For me, I don’t define a mission in which we’re unable to locate an extinct animal as a failure. We expose the world to an incredible habitat. We give everything to the cause of preserving our biodiversity and wildlife. It’s a successful mission if we figure out how to become more adaptable to the challenge before us.
Life is no different. With each and every phase of our lives we cultivate a unique skill set for being adaptable, and being communicative, and slowing down, and being respectful, and taking a breath. That allows us to see everything from a bigger picture, and navigate whatever comes our way. This is how we are meant to evolve as humans. This is how we adapt.

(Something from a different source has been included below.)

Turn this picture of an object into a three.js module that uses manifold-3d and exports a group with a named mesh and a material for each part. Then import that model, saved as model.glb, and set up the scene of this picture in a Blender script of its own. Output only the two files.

Rohan’s closing meditation
GUNATILLAKE: There is a lot to Forrest’s story, but the thread I want to pick up for our meditation together is when he arrives in the U.S. from Zimbabwe. Steeped in the natural world he is still so hungry to connect with it, and learn from it when in California. So, inspired by that safari-shorted boy, that’s what we’ll explore.
While Forrest is barefoot, contacting the Earth with each step, can you do the same? If you’re moving, know that you are moving, the ground being pushed away as you move. If you’re still, know that you are still, in contact and connected with the earth.
And with eyes open and senses open, notice what nature is here to be known and enjoyed. What is here to be known and enjoyed? Depending on where you are and what you’re doing, it might be a tree, a plant, some greenery, or the sound of movement, or the vastness of the sky above and around you, or it might just be the feeling of the air on your face. There is always something. Nature can be big or it can be small, but it’s always here when we tune into it.
And as we start to wrap up, letting the attention be close and intimate. Resting with our animal body, its instincts and its needs, its habitat and its relationship with its habitat. Observing ourselves in this way. Just as an animal breathing. An animal evolving. An animal adapting. Thank you Forrest, and thank you.